─── Provided material
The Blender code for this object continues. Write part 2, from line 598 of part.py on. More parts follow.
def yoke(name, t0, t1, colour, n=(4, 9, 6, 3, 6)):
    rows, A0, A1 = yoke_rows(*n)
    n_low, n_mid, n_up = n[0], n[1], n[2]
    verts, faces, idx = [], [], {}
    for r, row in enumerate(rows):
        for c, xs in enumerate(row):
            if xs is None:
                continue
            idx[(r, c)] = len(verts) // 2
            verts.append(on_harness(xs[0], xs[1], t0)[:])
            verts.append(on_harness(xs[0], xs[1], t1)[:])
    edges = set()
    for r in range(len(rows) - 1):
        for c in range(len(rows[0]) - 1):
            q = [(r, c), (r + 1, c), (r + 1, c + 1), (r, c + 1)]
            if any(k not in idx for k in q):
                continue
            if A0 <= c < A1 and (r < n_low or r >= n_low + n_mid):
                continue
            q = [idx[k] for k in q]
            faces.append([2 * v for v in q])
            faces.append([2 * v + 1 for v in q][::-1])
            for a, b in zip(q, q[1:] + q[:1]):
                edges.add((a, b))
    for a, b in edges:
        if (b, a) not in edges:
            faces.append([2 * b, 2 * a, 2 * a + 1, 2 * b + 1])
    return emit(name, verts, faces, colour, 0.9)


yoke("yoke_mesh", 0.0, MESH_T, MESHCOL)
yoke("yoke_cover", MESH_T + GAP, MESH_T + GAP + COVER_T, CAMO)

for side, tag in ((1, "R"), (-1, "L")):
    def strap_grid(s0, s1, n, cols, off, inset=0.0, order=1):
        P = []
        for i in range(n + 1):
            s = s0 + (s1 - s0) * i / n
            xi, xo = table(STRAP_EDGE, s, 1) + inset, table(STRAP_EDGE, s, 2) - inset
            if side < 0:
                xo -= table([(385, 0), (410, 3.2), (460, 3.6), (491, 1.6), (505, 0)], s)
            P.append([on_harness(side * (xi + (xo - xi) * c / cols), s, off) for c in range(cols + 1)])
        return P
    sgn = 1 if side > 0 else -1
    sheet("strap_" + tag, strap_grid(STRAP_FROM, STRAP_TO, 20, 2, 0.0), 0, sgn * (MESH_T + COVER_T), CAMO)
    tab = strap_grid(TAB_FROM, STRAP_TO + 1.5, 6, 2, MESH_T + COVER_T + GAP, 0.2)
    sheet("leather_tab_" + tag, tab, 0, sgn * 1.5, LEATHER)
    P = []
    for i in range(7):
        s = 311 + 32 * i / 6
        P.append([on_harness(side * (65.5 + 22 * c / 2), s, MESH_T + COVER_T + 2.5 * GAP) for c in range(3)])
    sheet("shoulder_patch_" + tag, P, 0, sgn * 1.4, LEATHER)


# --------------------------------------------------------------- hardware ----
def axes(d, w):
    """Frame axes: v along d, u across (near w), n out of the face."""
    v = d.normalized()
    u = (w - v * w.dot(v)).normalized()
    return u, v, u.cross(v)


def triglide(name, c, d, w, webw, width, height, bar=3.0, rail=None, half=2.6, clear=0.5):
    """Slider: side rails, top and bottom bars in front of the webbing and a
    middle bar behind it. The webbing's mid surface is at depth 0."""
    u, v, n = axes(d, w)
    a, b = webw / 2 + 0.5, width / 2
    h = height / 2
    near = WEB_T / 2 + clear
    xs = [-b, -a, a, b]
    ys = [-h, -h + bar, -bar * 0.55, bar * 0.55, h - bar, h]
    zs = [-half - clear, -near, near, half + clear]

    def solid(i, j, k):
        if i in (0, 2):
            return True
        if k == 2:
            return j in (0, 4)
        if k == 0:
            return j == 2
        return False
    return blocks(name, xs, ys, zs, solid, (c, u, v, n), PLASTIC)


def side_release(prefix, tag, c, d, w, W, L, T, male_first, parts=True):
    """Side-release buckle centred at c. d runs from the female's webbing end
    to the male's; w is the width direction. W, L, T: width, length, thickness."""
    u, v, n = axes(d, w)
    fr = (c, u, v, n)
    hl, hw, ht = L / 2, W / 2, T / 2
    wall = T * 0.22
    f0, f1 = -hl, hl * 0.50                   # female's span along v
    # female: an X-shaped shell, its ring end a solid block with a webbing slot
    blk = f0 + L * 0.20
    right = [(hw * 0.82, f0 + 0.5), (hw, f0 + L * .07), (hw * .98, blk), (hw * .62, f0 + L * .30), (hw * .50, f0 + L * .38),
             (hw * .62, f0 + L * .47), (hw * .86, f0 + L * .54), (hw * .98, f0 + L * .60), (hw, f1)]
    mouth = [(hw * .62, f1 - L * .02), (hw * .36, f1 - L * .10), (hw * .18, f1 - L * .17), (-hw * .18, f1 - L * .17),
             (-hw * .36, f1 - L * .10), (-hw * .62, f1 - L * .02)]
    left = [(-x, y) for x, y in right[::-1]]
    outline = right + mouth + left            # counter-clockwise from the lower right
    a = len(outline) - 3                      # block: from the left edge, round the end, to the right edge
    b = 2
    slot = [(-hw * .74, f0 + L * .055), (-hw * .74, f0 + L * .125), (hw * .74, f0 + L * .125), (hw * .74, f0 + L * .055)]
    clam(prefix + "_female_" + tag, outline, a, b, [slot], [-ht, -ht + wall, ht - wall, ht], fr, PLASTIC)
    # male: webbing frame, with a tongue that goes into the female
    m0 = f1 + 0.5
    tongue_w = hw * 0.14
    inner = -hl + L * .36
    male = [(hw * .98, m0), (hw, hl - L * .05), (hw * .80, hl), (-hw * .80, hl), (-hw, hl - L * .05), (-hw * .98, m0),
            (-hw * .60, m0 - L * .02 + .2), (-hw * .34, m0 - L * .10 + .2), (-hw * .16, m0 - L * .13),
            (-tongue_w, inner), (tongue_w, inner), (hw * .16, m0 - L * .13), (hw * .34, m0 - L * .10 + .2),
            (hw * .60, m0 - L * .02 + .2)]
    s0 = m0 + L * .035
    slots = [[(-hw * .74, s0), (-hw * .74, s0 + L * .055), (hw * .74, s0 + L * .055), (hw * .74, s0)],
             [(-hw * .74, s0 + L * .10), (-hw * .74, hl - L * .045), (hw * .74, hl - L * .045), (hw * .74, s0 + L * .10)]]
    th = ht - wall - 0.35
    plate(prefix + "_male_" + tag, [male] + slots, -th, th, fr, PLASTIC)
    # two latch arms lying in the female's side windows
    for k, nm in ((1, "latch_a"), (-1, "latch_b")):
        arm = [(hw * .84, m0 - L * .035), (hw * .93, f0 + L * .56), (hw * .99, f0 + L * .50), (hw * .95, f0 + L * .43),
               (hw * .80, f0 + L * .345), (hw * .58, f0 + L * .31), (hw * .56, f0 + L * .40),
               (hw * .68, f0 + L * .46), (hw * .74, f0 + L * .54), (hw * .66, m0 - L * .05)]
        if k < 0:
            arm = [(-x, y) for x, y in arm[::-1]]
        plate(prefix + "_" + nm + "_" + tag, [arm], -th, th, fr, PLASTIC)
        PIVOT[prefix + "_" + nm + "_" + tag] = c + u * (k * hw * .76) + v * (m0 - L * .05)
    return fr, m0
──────
─── Provided material
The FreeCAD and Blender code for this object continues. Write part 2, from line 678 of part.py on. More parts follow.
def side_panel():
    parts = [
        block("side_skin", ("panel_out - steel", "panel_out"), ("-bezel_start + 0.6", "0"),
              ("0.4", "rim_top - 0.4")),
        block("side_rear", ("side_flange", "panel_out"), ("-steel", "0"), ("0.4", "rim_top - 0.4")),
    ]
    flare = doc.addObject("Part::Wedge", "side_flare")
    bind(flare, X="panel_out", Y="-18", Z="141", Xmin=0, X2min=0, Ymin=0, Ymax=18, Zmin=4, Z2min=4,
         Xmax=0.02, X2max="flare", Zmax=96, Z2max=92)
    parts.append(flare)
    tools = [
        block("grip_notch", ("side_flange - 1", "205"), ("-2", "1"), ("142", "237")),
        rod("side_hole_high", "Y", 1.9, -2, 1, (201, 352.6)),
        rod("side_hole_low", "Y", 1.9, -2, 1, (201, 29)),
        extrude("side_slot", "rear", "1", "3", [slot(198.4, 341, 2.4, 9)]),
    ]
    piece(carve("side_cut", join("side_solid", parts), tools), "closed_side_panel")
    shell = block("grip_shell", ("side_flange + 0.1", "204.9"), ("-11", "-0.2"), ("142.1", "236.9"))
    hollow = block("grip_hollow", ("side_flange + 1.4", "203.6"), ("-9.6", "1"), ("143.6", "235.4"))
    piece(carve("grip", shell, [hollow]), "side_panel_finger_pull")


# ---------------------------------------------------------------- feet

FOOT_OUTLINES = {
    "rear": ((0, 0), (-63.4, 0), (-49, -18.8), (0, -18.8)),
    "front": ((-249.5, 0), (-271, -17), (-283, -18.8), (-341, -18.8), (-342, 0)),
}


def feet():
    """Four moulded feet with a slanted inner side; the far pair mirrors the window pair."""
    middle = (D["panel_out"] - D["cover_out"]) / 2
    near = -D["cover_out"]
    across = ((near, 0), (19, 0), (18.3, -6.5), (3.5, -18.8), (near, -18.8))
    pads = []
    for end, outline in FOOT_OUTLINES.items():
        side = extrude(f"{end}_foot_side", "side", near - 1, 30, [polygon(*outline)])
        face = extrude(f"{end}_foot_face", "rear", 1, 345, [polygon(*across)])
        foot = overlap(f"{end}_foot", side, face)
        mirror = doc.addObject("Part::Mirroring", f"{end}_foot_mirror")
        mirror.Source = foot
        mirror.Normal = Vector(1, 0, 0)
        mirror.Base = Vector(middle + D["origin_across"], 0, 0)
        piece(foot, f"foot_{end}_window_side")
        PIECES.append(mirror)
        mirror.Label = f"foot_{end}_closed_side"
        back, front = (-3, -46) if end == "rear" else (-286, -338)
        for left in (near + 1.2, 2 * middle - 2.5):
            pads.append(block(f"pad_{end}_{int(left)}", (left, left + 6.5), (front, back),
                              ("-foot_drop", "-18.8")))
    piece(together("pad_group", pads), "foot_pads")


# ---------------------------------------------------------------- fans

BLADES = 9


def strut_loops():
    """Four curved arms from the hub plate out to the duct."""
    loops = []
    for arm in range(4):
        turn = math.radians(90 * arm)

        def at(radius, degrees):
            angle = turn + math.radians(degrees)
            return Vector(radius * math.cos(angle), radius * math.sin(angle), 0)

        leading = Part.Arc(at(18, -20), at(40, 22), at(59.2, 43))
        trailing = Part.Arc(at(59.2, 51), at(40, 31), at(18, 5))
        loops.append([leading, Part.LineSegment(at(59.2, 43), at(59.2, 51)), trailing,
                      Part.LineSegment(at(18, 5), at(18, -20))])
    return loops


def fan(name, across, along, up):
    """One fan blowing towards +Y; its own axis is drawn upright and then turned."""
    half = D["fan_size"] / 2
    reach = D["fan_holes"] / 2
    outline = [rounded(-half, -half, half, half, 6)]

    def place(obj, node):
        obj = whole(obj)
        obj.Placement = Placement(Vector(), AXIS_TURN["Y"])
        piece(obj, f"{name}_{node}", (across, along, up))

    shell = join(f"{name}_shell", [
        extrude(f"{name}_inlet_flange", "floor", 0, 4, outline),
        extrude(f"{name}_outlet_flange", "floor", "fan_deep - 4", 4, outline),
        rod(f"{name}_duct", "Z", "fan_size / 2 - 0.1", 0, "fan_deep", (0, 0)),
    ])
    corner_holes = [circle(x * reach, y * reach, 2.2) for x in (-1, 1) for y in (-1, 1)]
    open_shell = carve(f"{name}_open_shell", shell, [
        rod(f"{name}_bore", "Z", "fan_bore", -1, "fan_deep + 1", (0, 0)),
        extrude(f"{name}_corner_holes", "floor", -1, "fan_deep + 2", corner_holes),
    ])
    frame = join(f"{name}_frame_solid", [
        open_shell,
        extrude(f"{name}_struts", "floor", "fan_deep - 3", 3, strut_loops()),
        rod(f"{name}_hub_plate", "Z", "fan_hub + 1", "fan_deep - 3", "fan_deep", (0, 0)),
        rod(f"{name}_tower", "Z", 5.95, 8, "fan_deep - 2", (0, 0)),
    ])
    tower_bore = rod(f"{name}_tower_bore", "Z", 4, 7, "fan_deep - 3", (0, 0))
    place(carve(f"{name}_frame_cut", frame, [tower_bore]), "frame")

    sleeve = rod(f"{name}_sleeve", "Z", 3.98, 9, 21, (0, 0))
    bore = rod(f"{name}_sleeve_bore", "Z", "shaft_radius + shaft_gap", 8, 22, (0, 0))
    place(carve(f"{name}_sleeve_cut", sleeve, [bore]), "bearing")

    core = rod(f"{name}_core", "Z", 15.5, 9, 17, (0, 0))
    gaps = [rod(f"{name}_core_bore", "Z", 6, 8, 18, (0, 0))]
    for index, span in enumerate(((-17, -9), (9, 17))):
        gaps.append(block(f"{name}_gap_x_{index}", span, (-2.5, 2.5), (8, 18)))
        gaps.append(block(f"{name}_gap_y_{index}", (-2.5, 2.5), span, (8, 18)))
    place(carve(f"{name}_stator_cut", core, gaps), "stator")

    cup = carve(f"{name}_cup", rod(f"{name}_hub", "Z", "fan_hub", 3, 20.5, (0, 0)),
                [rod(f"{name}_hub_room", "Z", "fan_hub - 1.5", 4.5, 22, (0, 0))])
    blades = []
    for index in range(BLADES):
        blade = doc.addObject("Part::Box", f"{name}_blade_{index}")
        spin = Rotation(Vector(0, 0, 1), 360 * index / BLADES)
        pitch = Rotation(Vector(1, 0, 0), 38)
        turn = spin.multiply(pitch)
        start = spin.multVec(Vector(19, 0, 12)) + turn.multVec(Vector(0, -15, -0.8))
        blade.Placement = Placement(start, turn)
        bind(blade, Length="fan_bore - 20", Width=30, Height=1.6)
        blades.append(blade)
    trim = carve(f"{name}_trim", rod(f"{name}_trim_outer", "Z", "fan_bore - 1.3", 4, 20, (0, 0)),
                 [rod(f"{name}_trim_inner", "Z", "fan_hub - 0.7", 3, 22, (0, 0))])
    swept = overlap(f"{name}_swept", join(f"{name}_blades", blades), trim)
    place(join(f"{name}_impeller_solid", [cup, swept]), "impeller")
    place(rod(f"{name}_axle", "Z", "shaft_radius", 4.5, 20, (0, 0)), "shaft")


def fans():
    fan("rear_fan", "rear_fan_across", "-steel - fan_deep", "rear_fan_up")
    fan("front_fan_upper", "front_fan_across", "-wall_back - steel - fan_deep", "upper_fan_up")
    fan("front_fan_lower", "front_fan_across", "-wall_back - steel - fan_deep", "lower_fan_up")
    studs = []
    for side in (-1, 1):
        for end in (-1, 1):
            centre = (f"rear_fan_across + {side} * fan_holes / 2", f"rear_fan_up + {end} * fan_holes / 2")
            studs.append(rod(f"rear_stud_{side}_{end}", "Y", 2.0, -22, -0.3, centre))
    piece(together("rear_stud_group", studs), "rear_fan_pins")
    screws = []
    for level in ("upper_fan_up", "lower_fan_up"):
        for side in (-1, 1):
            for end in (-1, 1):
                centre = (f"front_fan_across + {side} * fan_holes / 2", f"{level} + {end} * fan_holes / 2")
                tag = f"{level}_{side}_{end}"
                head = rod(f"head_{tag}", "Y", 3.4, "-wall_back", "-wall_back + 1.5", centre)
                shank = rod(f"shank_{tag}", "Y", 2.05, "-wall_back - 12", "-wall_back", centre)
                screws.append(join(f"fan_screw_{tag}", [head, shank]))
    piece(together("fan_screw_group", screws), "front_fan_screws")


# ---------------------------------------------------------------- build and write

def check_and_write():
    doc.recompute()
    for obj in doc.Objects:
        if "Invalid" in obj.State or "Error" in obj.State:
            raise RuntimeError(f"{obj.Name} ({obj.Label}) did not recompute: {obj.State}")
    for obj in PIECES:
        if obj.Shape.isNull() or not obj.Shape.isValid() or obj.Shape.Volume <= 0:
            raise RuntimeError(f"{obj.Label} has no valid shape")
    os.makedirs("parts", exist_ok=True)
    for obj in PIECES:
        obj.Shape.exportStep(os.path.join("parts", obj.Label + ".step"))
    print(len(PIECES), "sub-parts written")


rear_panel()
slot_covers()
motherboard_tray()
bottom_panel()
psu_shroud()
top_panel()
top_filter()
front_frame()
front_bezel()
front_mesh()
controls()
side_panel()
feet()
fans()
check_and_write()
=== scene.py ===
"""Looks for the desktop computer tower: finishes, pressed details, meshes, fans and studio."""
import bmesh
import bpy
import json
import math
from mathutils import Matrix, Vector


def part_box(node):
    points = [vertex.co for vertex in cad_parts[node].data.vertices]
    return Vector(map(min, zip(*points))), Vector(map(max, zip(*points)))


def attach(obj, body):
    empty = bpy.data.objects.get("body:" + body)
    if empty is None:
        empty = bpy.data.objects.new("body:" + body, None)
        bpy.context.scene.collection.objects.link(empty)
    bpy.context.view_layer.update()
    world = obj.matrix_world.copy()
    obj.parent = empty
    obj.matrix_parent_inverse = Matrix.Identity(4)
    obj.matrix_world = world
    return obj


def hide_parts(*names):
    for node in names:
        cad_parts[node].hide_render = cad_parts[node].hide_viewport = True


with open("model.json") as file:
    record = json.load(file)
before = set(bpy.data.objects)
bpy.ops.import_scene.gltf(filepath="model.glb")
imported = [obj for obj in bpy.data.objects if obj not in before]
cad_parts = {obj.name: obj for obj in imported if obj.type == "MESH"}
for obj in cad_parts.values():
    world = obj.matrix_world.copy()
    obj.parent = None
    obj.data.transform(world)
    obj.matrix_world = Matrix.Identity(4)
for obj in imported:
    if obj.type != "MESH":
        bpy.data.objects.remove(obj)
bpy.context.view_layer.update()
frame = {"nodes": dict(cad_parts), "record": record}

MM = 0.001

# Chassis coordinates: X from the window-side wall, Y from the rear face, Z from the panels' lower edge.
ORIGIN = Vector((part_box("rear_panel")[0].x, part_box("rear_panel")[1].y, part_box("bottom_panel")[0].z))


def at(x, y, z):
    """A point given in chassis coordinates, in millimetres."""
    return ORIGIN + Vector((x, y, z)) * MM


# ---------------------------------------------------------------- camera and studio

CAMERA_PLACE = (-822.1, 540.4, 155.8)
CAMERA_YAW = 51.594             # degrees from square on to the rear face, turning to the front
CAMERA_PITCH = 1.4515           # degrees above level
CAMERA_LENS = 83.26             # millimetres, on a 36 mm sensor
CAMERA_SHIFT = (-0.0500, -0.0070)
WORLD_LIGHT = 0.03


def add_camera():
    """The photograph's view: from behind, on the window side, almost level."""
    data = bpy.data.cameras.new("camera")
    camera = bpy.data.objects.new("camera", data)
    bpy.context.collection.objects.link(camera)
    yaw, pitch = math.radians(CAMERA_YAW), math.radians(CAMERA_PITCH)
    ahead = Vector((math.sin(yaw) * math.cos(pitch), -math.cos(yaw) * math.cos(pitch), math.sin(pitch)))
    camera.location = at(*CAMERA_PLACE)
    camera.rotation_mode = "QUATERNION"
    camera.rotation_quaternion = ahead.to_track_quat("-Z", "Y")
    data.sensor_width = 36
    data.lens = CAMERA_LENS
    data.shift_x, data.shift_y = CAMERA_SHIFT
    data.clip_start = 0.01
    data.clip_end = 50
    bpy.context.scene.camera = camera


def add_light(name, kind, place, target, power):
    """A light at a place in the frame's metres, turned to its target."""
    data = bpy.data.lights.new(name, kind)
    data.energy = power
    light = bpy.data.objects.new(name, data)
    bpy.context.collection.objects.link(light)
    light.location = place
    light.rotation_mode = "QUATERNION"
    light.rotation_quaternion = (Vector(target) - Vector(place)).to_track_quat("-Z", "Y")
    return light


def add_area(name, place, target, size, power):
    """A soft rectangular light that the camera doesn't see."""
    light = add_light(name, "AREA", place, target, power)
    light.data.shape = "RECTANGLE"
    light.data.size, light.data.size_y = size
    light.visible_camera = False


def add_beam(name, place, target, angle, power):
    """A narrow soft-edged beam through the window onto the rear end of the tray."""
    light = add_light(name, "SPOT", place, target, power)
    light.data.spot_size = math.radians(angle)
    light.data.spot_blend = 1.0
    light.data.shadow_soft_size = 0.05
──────
─── Provided material
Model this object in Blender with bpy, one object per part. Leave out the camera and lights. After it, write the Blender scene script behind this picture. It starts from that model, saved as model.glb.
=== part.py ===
──────
**Problem to work on**
Both the line with "rear_panel()" and the line with "obj.matrix_world = Matrix.Identity(4)" belong in the answer; write them out exactly, with every line between.

**Solution**
rear_panel()
slot_covers()
motherboard_tray()
bottom_panel()
psu_shroud()
top_panel()
top_filter()
front_frame()
front_bezel()
front_mesh()
controls()
side_panel()
feet()
fans()
check_and_write()
=== scene.py ===
"""Looks for the desktop computer tower: finishes, pressed details, meshes, fans and studio."""
import bmesh
import bpy
import json
import math
from mathutils import Matrix, Vector


def part_box(node):
    points = [vertex.co for vertex in cad_parts[node].data.vertices]
    return Vector(map(min, zip(*points))), Vector(map(max, zip(*points)))


def attach(obj, body):
    empty = bpy.data.objects.get("body:" + body)
    if empty is None:
        empty = bpy.data.objects.new("body:" + body, None)
        bpy.context.scene.collection.objects.link(empty)
    bpy.context.view_layer.update()
    world = obj.matrix_world.copy()
    obj.parent = empty
    obj.matrix_parent_inverse = Matrix.Identity(4)
    obj.matrix_world = world
    return obj


def hide_parts(*names):
    for node in names:
        cad_parts[node].hide_render = cad_parts[node].hide_viewport = True


with open("model.json") as file:
    record = json.load(file)
before = set(bpy.data.objects)
bpy.ops.import_scene.gltf(filepath="model.glb")
imported = [obj for obj in bpy.data.objects if obj not in before]
cad_parts = {obj.name: obj for obj in imported if obj.type == "MESH"}
for obj in cad_parts.values():
    world = obj.matrix_world.copy()
    obj.parent = None
    obj.data.transform(world)
    obj.matrix_world = Matrix.Identity(4)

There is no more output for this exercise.